悲しみに、こんにちは
9月1日(土)から京都シネマで公開
親に先立たれた少女の夏を みずみずしい映像でつづる
1993年、スペインのバルセロナに住んでいた6歳の少女フリダは、母を病気で亡くした。ひとりぼっちになった彼女を引き取ったのは、カタルーニャで暮らす叔父夫婦。年下のいとこ・アナもいて、温かく迎えてくれたが、新しい環境にすぐになじむのは、小さな女の子には至難の業。

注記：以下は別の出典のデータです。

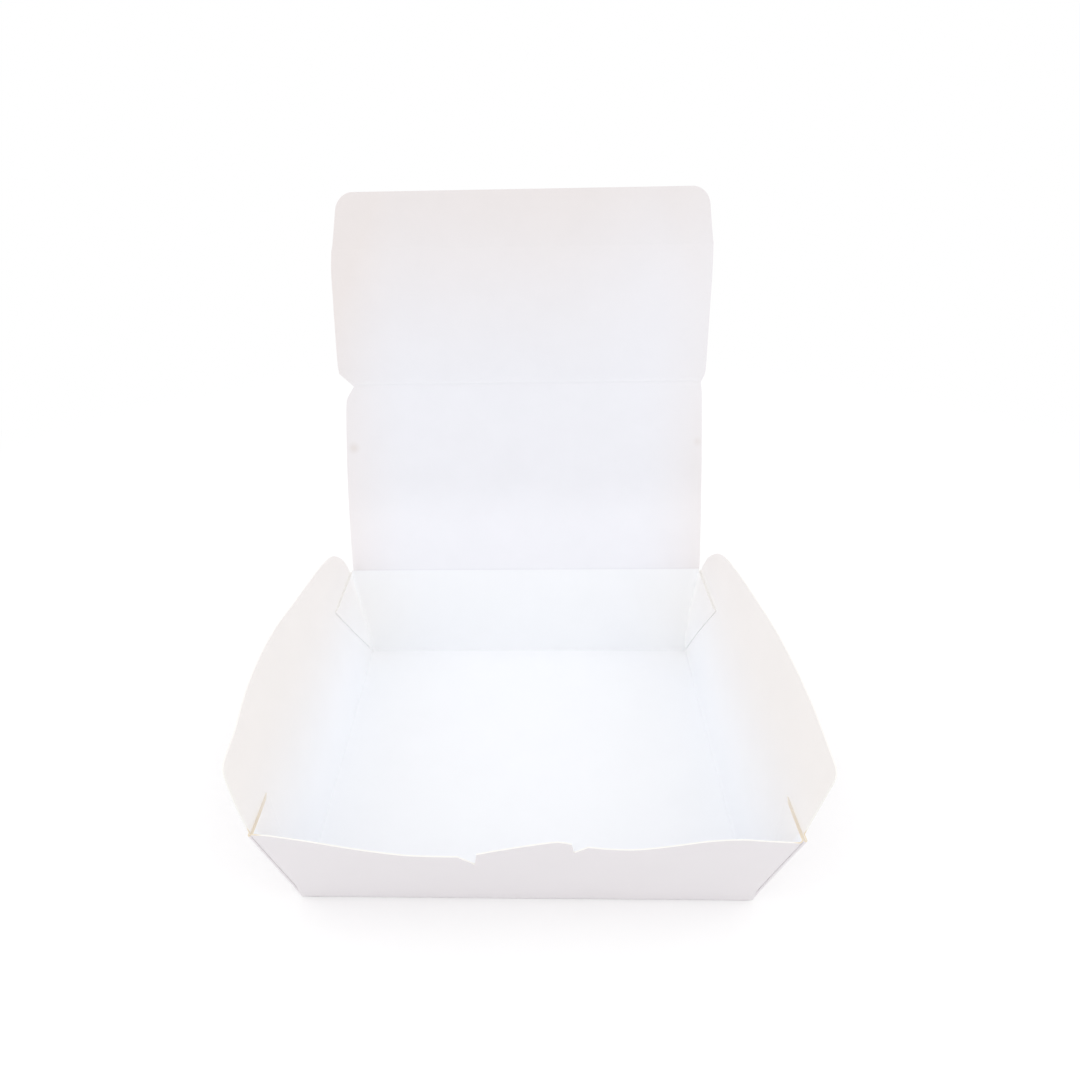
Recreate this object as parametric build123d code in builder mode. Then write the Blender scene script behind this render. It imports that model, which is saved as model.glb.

駄々をこねたり、アナに対してちょっぴり意地悪になったり…。やさしい叔母さんもストレスをためてしまうほど。母親への恋しさをつのらせ、その死が理解できないフリダの頭の中は混乱し、アナへのジェラシーと孤独の影におおわれる。
監督カルラ・シモンの子ども時代の思い出をもとに作られたこの映画は、国際的な映画祭で一躍注目を浴び、数々の受賞を果たした。少女の目線で語られる物語は、派手なドラマ性をあえて退け、小さなエピソードの積み重ねによって見る者の心を引きつける。ラストのフリダの涙の意味をしみじみとかみしめてほしい。大人びたまなざしが印象的なフリダ役のライア・アルティガスがとてもチャーミングだ!